Over 40 years and six generations later, BMW’s best-selling model reinvents itself again. The 2019 3 Series improves on the last version of the sedan in almost every way, from road presence to performance, as we explore in today’s blog post.
Steadily growing in size ever since it was introduced in North America in 1976 as a successor to the BMW 2002, the car does so again gaining 73.7 millimetres in length, 15.2 millimetres in width and 12.7 millimetres in height. Also, wheel base is 40.6 millimetres longer and the front and rear wheels have been pushed out 43.8 and 20.3 millimetres, respectively. This translates into a more athletic stance all around and increased agility in the corners.
Enhancements to the fascia are purposefully subtle, to keep the iconic 3 Series family resemblance intact. The slimmer headlamps — which can be equipped with Adaptive LED Laserlight technology — possess a stylistic notch rising up under the centre section, and the available foglights and Air Curtains are housed inside the bold outer intakes. For the tails, designers added a smoked effect to the turn signal portion for a sportier appearance. Dual exhaust pipes, 80 or 90 millimetres in diameter depending on the trim, finish off the look. Overall, the vehicle looks more premium than expected for where the sedan sits in the brand’s lineup.
The cockpit retains a familiar feel, however the centre console looks significantly from the one in the outgoing car now featuring a cleaner, less cluttered layout. For example, the reshaped transmission lever is much sleeker, resembling a cobra head, and sits next to a start/stop button no longer found on the dashboard. Also sharing the space, that’s sheathed in a cool textured metallic surround, is the intuitive and ergonomic iDrive Controller, Driver Experience Control mode selector and the electric parking brake.
Rear passengers should have a slightly easier time getting in and out of the vehicle as the door apertures are slightly larger than previously.

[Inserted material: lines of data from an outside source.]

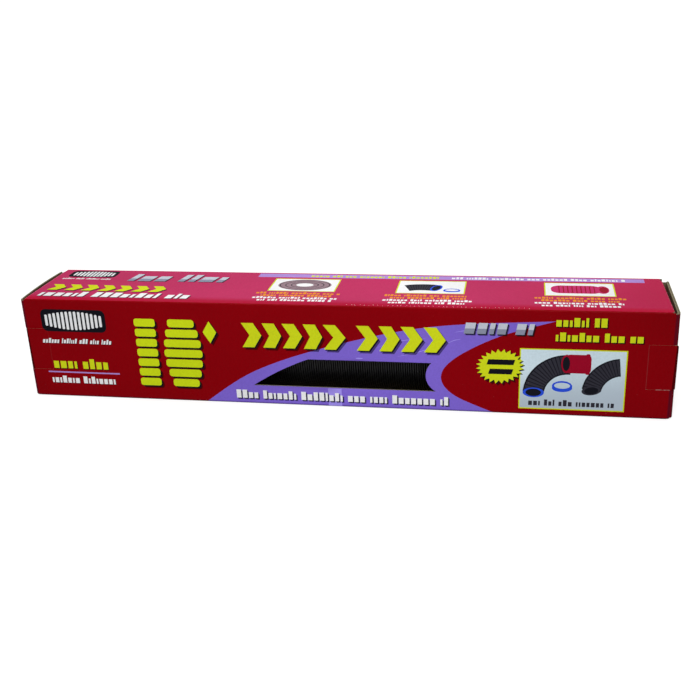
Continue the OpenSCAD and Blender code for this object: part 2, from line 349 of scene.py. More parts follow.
def front_wear(x, y, z, place):
    """Rubs the score that a lock tab turns on and the slit under the right one, in front only."""
    front = y.ramp(0.01, -0.01)
    tab = within(z, tab_low.z, tab_high.z, 0.4) * front
    score = ragged(place, abs(x).near(tab_low.x * MM, 0.0006), 0.36) * tab
    slit = ragged(place, z.near(tab_low.z * MM, 0.0007), 0.25) * within(x, tab_low.x + 9, TUBE)
    return (score * (x.ramp(-0.2, 0.2) * 0.015 + 0.02)).most(slit * front * 0.25)


def painted_fold_shade(x, y, z):
    """1 where the print is painted darker as shade: round the front wall's end folds, away from the lock
    tabs, and along its foot.
    """
    tab = within(z, tab_low.z, tab_high.z, 0.4)
    end = abs(x).ramp((FOLD_X - 0.5) * MM, (FOLD_X + 0.8) * MM) * (1 - tab)
    return end.most(z.ramp(2.4 * MM, 0.7 * MM) * 0.8)


def painted_shade_by_front_fold(x, y, z):
    """1 on an end flap next to its fold on the front wall, where its print is painted darker as shade."""
    return y.ramp((FOLD_Y + 7) * MM, (FOLD_Y + 1) * MM)


def top_wear(x, y, z, place):
    """Rubs the ends of the top wall and its back fold."""
    ends = ragged(place, abs(x).near((TUBE - 0.5) * MM, 0.0012), 0.2) * 0.3
    back = ragged(place, y.ramp((BACK - 1.2) * MM, (BACK - 0.2) * MM), 0.05) * 0.3
    return ends.most(back)


def flap_wear(x, y, z, place):
    """Rubs the fold between an end flap and its lip, which turns about LIP_X, LIP_Y."""
    low, high = 0.6, 1.8
    behind = y.ramp((LIP_Y + low) * MM, (LIP_Y + high) * MM)
    beside = abs(x).ramp((LIP_X + low) * MM, (LIP_X + high) * MM)
    return ragged(place, behind * beside, 0.06) * 0.3


def painted_sheen_falloff(x, y, z):
    """The top wall's red is painted paler and pinker as a sheen of the white surroundings; this is 1 where
    the painted sheen gives way to a fuller red: by its front fold and towards its right end.
    """
    return y.ramp((FRONT + 21) * MM, (FRONT + 4) * MM).most(x.ramp(0.10, 0.36) * 0.6)


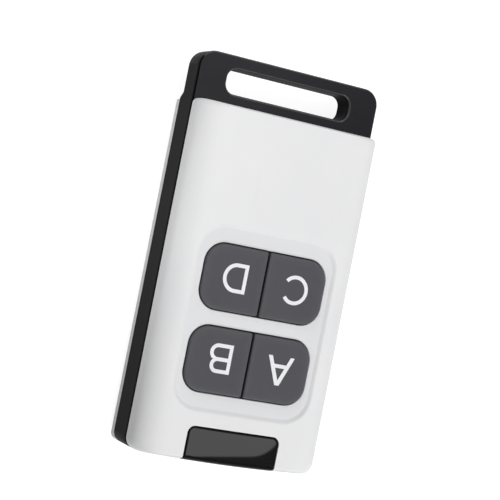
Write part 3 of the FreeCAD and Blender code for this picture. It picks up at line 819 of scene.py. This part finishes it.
marks = {"a": letter_a(), "b": letter_b(), "c": letter_c(), "d": letter_d()}
for letter, (x, y) in mark_places.items():
    outline = bpy.data.curves.new("mark", "CURVE")
    outline.dimensions = "2D"
    outline.fill_mode = "BOTH"
    outline.extrude = ink_height / 2
    for points in marks[letter]:
        spline = outline.splines.new("POLY")
        spline.points.add(len(points) - 1)
        for point, (u, v) in zip(spline.points, points):
            point.co = (x + u, y + v, 0.0, 1.0)
        spline.use_cyclic_u = True
    drawn = bpy.data.objects.new("mark", outline)
    bpy.context.scene.collection.objects.link(drawn)
    bpy.context.view_layer.update()
    shape = bpy.data.meshes.new_from_object(drawn.evaluated_get(bpy.context.evaluated_depsgraph_get()))
    bpy.data.objects.remove(drawn)
    shape.transform(Matrix.Translation((0.0, 0.0, key_top + ink_height / 2 - ink_sink)))
    mark = bpy.data.objects.new("key_mark_" + letter, shape)
    bpy.context.scene.collection.objects.link(mark)
    settle(mark, "key_" + letter, "key_plastic", white_ink)


# Screws. Eight cross-headed screws, rolled and zinc plated: four long ones through the shells,
# and four short ones that hold the circuit board on the frame's ledge.

# Turning and plating leave fine lines in one direction over a slow, slightly clouded sheen.
line_stretch = (1.0, 0.04, 1.0)
tone_from_lines = 0.4
sheen_range = (0.35, 0.65)
plating_cloud = 260.0
plated_lines, given, made = new_group("plated lines", [("Lines", 5000.0), ("Cloud", 300.0)],
                                      ["Height", "Tone"])
lines = noise(plated_lines, given.outputs["Lines"], detail=3.0, stretch=line_stretch)
haze = noise(plated_lines, given.outputs["Cloud"], detail=3.0)
plated_lines.links.new(lines, made.inputs["Height"])
sheen = combine(plated_lines, "ADD", combine(plated_lines, "MULTIPLY", lines, tone_from_lines),
                combine(plated_lines, "MULTIPLY", haze, 1 - tone_from_lines))
plated_lines.links.new(span(plated_lines, sheen, *sheen_range, 0.0, 1.0), made.inputs["Tone"])


def plated(name, dull, bright, smooth, rough, lines):
    """A plated metal finish: lines and cloud in its colour, roughness and relief."""
    material, tree, shader = new_material(name)
    skin = placed(tree, plated_lines, Lines=lines, Cloud=plating_cloud)
    toned(tree, shader, skin.outputs["Tone"], dull, bright)
    tree.links.new(span(tree, skin.outputs["Tone"], 0.0, 1.0, rough, smooth), shader.inputs["Roughness"])
    shader.inputs["Metallic"].default_value = 1.0
    bumped(tree, shader, skin.outputs["Height"], strength=0.2, depth=0.006)
    return material


zinc = plated("zinc plated steel", dull=(0.42, 0.42, 0.41), bright=(0.60, 0.60, 0.58),
              smooth=0.28, rough=0.45, lines=6000.0)
dress(zinc, "cover_screws", "board_screws")


# Circuit board and radio module. Glass laminate under a green solder mask, with the copper
# tracks showing through as slightly raised, lighter lines.

board_print, given, made = new_group("board print", [("Pitch", 900.0)], ["Track", "Weave"])
place = board_print.nodes.new("ShaderNodeTexCoord")
tracks = board_print.nodes.new("ShaderNodeTexBrick")
tracks.inputs["Mortar Size"].default_value = 0.09
tracks.inputs["Mortar Smooth"].default_value = 0.2
tracks.inputs["Brick Width"].default_value = 1.7
tracks.inputs["Row Height"].default_value = 0.42
board_print.links.new(given.outputs["Pitch"], tracks.inputs["Scale"])
board_print.links.new(place.outputs["Object"], tracks.inputs["Vector"])
board_print.links.new(tracks.outputs["Fac"], made.inputs["Track"])
threads_per_metre = 5200.0
weave_stretch = (1.0, 0.25, 1.0)
weave = noise(board_print, threads_per_metre, detail=1.0, stretch=weave_stretch)
board_print.links.new(weave, made.inputs["Weave"])
weave_share = 0.3
mask_shade = 0.8
mask_gloss = (0.22, 0.36)


def laminate(name, mask, track, pitch):
    """A solder mask's green, with its tracks and the weave of the glass under it."""
    material, tree, shader = new_material(name)
    printed = placed(tree, board_print, Pitch=pitch)
    skin = placed(tree, mould_grain, Grain=5000.0, Cloud=200.0)
    tone = blend_colours(tree, skin.outputs["Tone"], tuple(mask_shade * part for part in mask), mask)
    toned(tree, shader, printed.outputs["Track"], tone, track)
    roughness = span(tree, skin.outputs["Gloss"], noise_low, noise_high, *mask_gloss)
    tree.links.new(roughness, shader.inputs["Roughness"])
    height = combine(tree, "ADD", printed.outputs["Track"],
                     combine(tree, "MULTIPLY", printed.outputs["Weave"], weave_share))
    bumped(tree, shader, height, strength=0.35, depth=0.03)
    return material


board_green = laminate("green solder mask", mask=(0.012, 0.11, 0.045), track=(0.03, 0.21, 0.09),
                       pitch=620.0)
module_green = laminate("dark green solder mask", mask=(0.01, 0.07, 0.04), track=(0.04, 0.16, 0.09),
                        pitch=1100.0)
dress(board_green, "circuit_board")
dress(module_green, "radio_module")


# Power. A 20 mm lithium coin cell in a nickel plated can, in a black nylon tray, between a strip
# in the tray's floor and a bent spring strip over the can.

nickel_can = plated("nickel plated can", dull=(0.55, 0.54, 0.52), bright=(0.70, 0.69, 0.66),
                    smooth=0.18, rough=0.34, lines=3200.0)
nickel_strip = plated("nickel strip", dull=(0.58, 0.55, 0.48), bright=(0.72, 0.69, 0.62),
                      smooth=0.22, rough=0.38, lines=7000.0)
dress(nickel_can, "coin_cell")
dress(nickel_strip, "contact_negative", "contact_positive")

black_nylon, tree, shader, skin = moulded("black moulded nylon", grain=4200.0, cloud=180.0, gloss=(0.42, 0.6),
                                          strength=0.3, depth=0.02)
toned(tree, shader, skin["Tone"], dark=(0.018, 0.018, 0.019), light=(0.030, 0.030, 0.031))
dress(black_nylon, "battery_holder")


# Switches. A black nylon housing, a sprung stainless dome that snaps under the finger, and a
# natural nylon plunger that the key's post rests on.

dome_thickness = 0.1
dome_dimple = 0.03
dimple_reach = 0.5
dimple_slope = 0.3
dome_steps = 13
dome_points = 36
dress(black_nylon, *["switch_housing_" + letter for letter in keys])
spring_steel = plated("stainless spring steel", dull=(0.50, 0.50, 0.49), bright=(0.66, 0.66, 0.65),
                      smooth=0.16, rough=0.3, lines=4000.0)


def dome_ring(middle, radius, level):
    """One round of a dome's points."""
    turns = [math.tau * step / dome_points for step in range(dome_points)]
    return [(middle[0] + radius * math.cos(t), middle[1] + radius * math.sin(t), level) for t in turns]


for letter in keys:
    low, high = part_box("switch_dome_" + letter)
    floor_level, rise = low[2] / MM, (high[2] - low[2]) / MM - dome_thickness
    reach = (high[0] - low[0]) / MM / 2
    middle = ((low[0] + high[0]) / MM / 2, (low[1] + high[1]) / MM / 2)
    top, under = [], []
    for step in range(dome_steps):
        radius = reach * (1 - step / dome_steps)
        dimple = dome_dimple * min(max((dimple_reach - radius) / dimple_slope, 0.0), 1.0)
        level = floor_level + rise * (1 - (radius / reach) ** 2) - dimple
        top.append(dome_ring(middle, radius, level + dome_thickness))
        under.insert(0, dome_ring(middle, radius, level))
    mesh = bmesh.new()
    loops = add_rings(mesh, under + top)
    fill_flat(mesh, loops[0])
    fill_flat(mesh, loops[-1])
    dome = made_piece("dome_" + letter, mesh)
    settle(dome, "case", "spring_steel", spring_steel, "switch_dome_" + letter)
    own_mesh(dome)

natural_nylon, tree, shader, skin = moulded("natural nylon", grain=4800.0, cloud=500.0, gloss=(0.35, 0.5),
                                            strength=0.2, depth=0.015)
toned(tree, shader, skin["Tone"], dark=(0.62, 0.59, 0.52), light=(0.72, 0.70, 0.63))
shader.inputs["Subsurface Weight"].default_value = 0.1
shader.inputs["Subsurface Scale"].default_value = 0.5 * MM
dress(natural_nylon, *["switch_plunger_" + letter for letter in keys])


# Chips. Tinned cans over the radio and the crystal, a chip in black moulding resin, and rows of
# small ceramic capacitors and resistors with tinned ends.

tinned_steel = plated("tinned steel", dull=(0.52, 0.53, 0.53), bright=(0.68, 0.69, 0.70),
                      smooth=0.24, rough=0.42, lines=5200.0)
dress(tinned_steel, "radio_shield", "crystal")
speck_range = (0.45, 0.62)


def speckled(name, dark, light, gloss, grain):
    """A moulded or fired body with a fine speckle."""
    material, tree, shader, skin = moulded(name, grain, cloud=900.0, gloss=gloss, strength=0.3, depth=0.01)
    toned(tree, shader, span(tree, skin["Height"], *speck_range, 0.0, 1.0), dark, light)
    return material


black_resin = speckled("black moulding resin", dark=(0.014, 0.014, 0.015), light=(0.035, 0.035, 0.036),
                       gloss=(0.4, 0.6), grain=9000.0)
tan_ceramic = speckled("tan ceramic", dark=(0.38, 0.27, 0.16), light=(0.50, 0.38, 0.25),
                       gloss=(0.35, 0.5), grain=8000.0)
dark_ceramic = speckled("dark ceramic", dark=(0.025, 0.025, 0.028), light=(0.06, 0.06, 0.065),
                        gloss=(0.3, 0.45), grain=8000.0)
lamp_resin = speckled("lamp resin", dark=(0.74, 0.72, 0.58), light=(0.86, 0.85, 0.74),
                      gloss=(0.12, 0.25), grain=7000.0)
in_a_row = range(1, 5)
dress(black_resin, "microcontroller")
dress(tan_ceramic, *["chip_capacitor_%d" % index for index in in_a_row])
dress(dark_ceramic, *["chip_resistor_%d" % index for index in in_a_row])
dress(lamp_resin, "status_led_1", "status_led_2")


# Light guide. A small block of clear acrylic with polished faces, bonded under the window, that
# brings up the light of the two lamps.

clear_acrylic, tree, shader, skin = moulded("clear acrylic", grain=3000.0, cloud=250.0, gloss=(0.03, 0.12),
                                            strength=0.05, depth=0.005)
toned(tree, shader, skin["Tone"], dark=(0.90, 0.93, 0.94), light=(0.96, 0.98, 0.98))
shader.inputs["Transmission Weight"].default_value = 1.0
shader.inputs["IOR"].default_value = 1.49
dress(clear_acrylic, "light_guide")


# Studio. A white paper floor, one flat lit panel and five soft boxes, and the camera at the
# photographed angle. Sizes here are in metres.

floor_half = 3.0
paper_level = -0.00003
floor_grey = (0.35, 0.35, 0.35)
floor_glow = 0.88
world_grey = (0.10, 0.10, 0.103)

floor_shape = bpy.data.meshes.new("floor")
floor_shape.from_pydata([(x * floor_half, y * floor_half, paper_level)
                         for x, y in ((-1, -1), (1, -1), (1, 1), (-1, 1))], [], [(0, 1, 2, 3)])
floor = bpy.data.objects.new("floor", floor_shape)
bpy.context.scene.collection.objects.link(floor)


def lit_material(name):
    """An empty material that ends in a glow, and its node tree."""
    material = bpy.data.materials.new(name)
    material.use_nodes = True
    tree = material.node_tree
    tree.nodes.clear()
    return material, tree, tree.nodes.new("ShaderNodeEmission"), tree.nodes.new("ShaderNodeOutputMaterial")


floor_paper, tree, glow, output = lit_material("white paper floor")
rays = tree.nodes.new("ShaderNodeLightPath")
seen = combine(tree, "MAXIMUM", rays.outputs["Is Camera Ray"],
               combine(tree, "MAXIMUM", rays.outputs["Is Glossy Ray"], rays.outputs["Is Transmission Ray"]))
paper = tree.nodes.new("ShaderNodeBsdfDiffuse")
feed(tree, floor_grey, paper.inputs["Color"])
tree.links.new(combine(tree, "MULTIPLY", seen, floor_glow), glow.inputs["Strength"])
both = tree.nodes.new("ShaderNodeAddShader")
tree.links.new(paper.outputs["BSDF"], both.inputs[0])
tree.links.new(glow.outputs["Emission"], both.inputs[1])
tree.links.new(both.outputs["Shader"], output.inputs["Surface"])
floor_shape.materials.append(floor_paper)

world = bpy.data.worlds.new("studio")
bpy.context.scene.world = world
world.use_nodes = True
world.node_tree.nodes["Background"].inputs["Color"].default_value = (*world_grey, 1.0)
world.node_tree.nodes["Background"].inputs["Strength"].default_value = 1.0

# The key light is a flat panel with round corners; its edge shows as a line across the window.
panel_x = (-0.020, 0.400)
panel_y = (-0.460, 0.020)
panel_corner = 0.020
panel_place = (-0.2885, 0.0912, 0.600)
panel_turn = 7.1
panel_strength = 1.77

panel_shape = bpy.data.meshes.new("key_panel")
panel_plan = round_loop(*panel_x, *panel_y, [panel_corner] * 4, across=1, along=1)
panel_shape.from_pydata(at_level(panel_plan, 0.0), [], [tuple(range(len(panel_plan)))])
panel = bpy.data.objects.new("key_panel", panel_shape)
bpy.context.scene.collection.objects.link(panel)
panel.location = panel_place
panel.rotation_euler = (0.0, 0.0, math.radians(panel_turn))
panel_light, tree, glow, output = lit_material("lit panel")
glow.inputs["Strength"].default_value = panel_strength
tree.links.new(glow.outputs["Emission"], output.inputs["Surface"])
panel_shape.materials.append(panel_light)


def soft_box(name, place, width, length, watts, aim=(0.0, 0.0, 0.01)):
    """A soft box at a place, turned to what it is aimed at."""
    lamp = bpy.data.lights.new(name, "AREA")
    lamp.shape = "RECTANGLE"
    lamp.size, lamp.size_y = width, length
    lamp.energy = watts
    box = bpy.data.objects.new(name, lamp)
    bpy.context.scene.collection.objects.link(box)
    box.location = place
    box.rotation_euler = (Vector(aim) - Vector(place)).to_track_quat("-Z", "Y").to_euler()


soft_box("main_box", place=(-0.20, -0.42, 0.62), width=0.40, length=0.40, watts=2.71)
soft_box("side_box", place=(-0.55, 0.0, 0.40), width=0.40, length=0.40, watts=0.63)
soft_box("end_box", place=(-0.10, 0.62, 0.42), width=0.40, length=0.40, watts=3.53)
soft_box("near_box", place=(0.075, -0.085, 0.040), width=0.04, length=0.03, watts=0.0208,
         aim=(0.017, -0.030, 0.011))
soft_box("low_box", place=(0.055, -0.005, 0.020), width=0.02, length=0.02, watts=0.0046,
         aim=(0.018, -0.005, 0.011))

camera_place = (0.12071, -0.00061, 0.26899)
camera_right = (-0.89105, -0.19422, 0.41026)
camera_up = (0.17945, -0.98093, -0.07464)
camera_back = (0.41693, 0.00711, 0.90891)
camera_data = bpy.data.cameras.new("camera")
camera_data.lens = 115.2
camera_data.sensor_width = 36.0
camera_data.sensor_fit = "HORIZONTAL"
camera_data.clip_start = 0.01
camera = bpy.data.objects.new("camera", camera_data)
bpy.context.scene.collection.objects.link(camera)
view = Matrix((camera_right, camera_up, camera_back)).transposed().to_4x4()
view.translation = Vector(camera_place)
camera.matrix_world = view
bpy.context.scene.camera = camera

bpy.context.scene.view_settings.view_transform = "Standard"
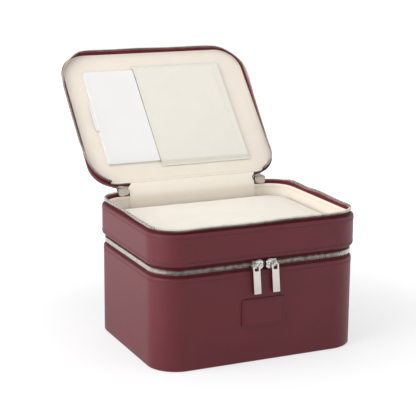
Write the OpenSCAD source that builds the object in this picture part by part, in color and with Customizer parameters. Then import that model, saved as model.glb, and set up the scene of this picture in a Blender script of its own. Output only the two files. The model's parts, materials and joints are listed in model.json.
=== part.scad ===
// Two-tier zipped leather jewellery case: deep base, shallow tray band and padded lid.
// Origin at the middle of the underside, +Z up, the front faces -Y. The lid is drawn open.

/* [Case] */
// Width of the base across its leather
body_w = 256; // [220:2:320]
// Depth of the base across its leather
body_d = 200; // [180:2:240]
// Outside radius of the upright corners
corner_r = 35; // [30:1:40]
// Height of the base leather
base_h = 108; // [90:1:140]
// Height of the tray band leather
band_h = 37; // [34:1:50]
// How far the band and the lid overhang the base
overhang = 1.6; // [1:0.1:2.2]
// Thickness of the lid from its lining to its top
lid_t = 12; // [12:0.5:18]

/* [Layers] */
// Thickness of the leather with its turned edge
leather_t = 2.2; // [2:0.1:2.4]
// Thickness of the zip tape
tape_t = 0.6; // [0.5:0.1:0.7]
// Thickness of the stiffening board
board_t = 2; // [1.5:0.1:2.5]
// Thickness of the cream lining
lining_t = 1; // [0.8:0.1:1.4]
// Thickness of the padded floor of the base
floor_pad_t = 5; // [3:0.5:8]

/* [Zips] */
// Height of the gap between two leather edges
zip_gap = 13; // [12:0.5:15]
// Width of the closed chain
chain_w = 5.8; // [5.4:0.1:6.2]
// Thickness of the chain from front to back
chain_t = 2.5; // [2.2:0.1:2.7]
// Space between the two closed rows, where the slider's post runs
row_slot = 1.2; // [1:0.1:1.4]
// Length of a slider along the chain
slider_len = 15; // [12:0.5:15]
// Height of a slider across the chain
slider_h = 12; // [10:0.5:12]
// Half the distance between the two closed sliders at the front
slider_x = 8.8; // [8:0.1:20]

/* [Pulls] */
// Length of a pull below its barrel
pull_len = 34.5; // [25:0.5:39]
// Width of a pull
pull_w = 9; // [6:0.5:9.5]
// Thickness of a pull
pull_t = 1.8; // [1.4:0.1:1.8]

/* [Hinges] */
// Angle between the closed lid and the open lid
lid_open = 133; // [100:1:135]
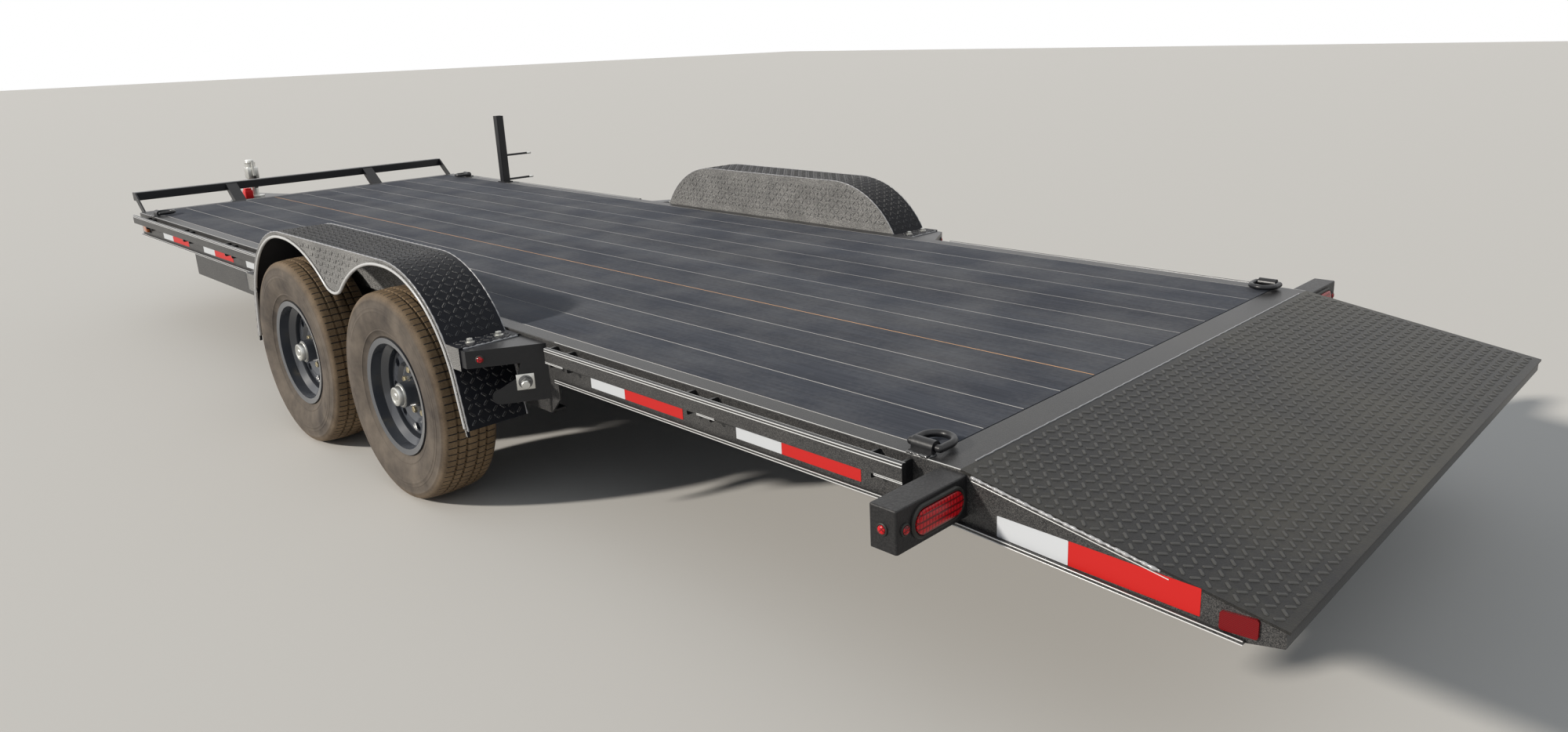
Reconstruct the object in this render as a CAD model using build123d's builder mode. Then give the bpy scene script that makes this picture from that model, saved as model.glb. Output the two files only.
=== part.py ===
"""Tandem-axle flat-deck car hauler trailer with a checker-plate dovetail, in millimetres.

X runs forward to the coupler, Y to the left and Z up. The origin is on the ground, under the middle of
the whole trailer. The trailer stands as it parks, on its four wheels and the foot of its tongue jack.
"""
import os
from math import atan2, cos, degrees, hypot, radians, sin, sqrt, tan

from build123d import *

# Deck and dovetail
deck_width = 2032
deck_length = 6240
deck_height = 665
plank_count = 11
plank_thickness = 38
plank_gap = 4
plank_end_gap = 4
dovetail_length = 735
dovetail_drop = 116
dovetail_plate = 6
dovetail_overhang = 6
cross_strip_width = 100
rib_spread = 500

# Side rails: a channel with its web outwards, carried on a deeper beam along the middle of the trailer
rail_depth = 135
rail_web = 6
rail_flange = 58
rail_flange_thickness = 8
rail_lip = 12
beam_depth = 122
beam_flange = 55
beam_web = 7
beam_rear = 1640
beam_front_back = 950
beam_cut = 60

# Rub rails and stake pockets: the rear ones are measured forward from the line where the dovetail starts,
# the front ones back from the deck's front edge
rub_height = 50
rub_thickness = 14
rub_standoff = 34
rub_drop = 6
pocket_inner = 89
spacer_thickness = 8
spacer_below = 18
rear_rub_span = (130, 1625)
front_rub_back = (2250, 36)
rear_pockets = (190, 875, 1570)
front_pockets_back = (2180, 1640, 970, 280)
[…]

During the course of a week I tested the entry-level 330i xDrive trim. It’s running an upgraded turbocharged 2.0-litre, inline four cylinder engine delivering 255 horsepower and 295 lb-ft of torque (seven and 37 more, respectively, compared to before) — not gobs of power, and a little laggy on initial acceleration, but once wound up feels surprisingly quick. At an observed 10.9 L/100 km fuel consumption in combined city and highway driving, quite efficient as well.
If performance is a concern, a range-topping M340i variant is also offered producing 382 horsepower and 369 lb-ft of torque.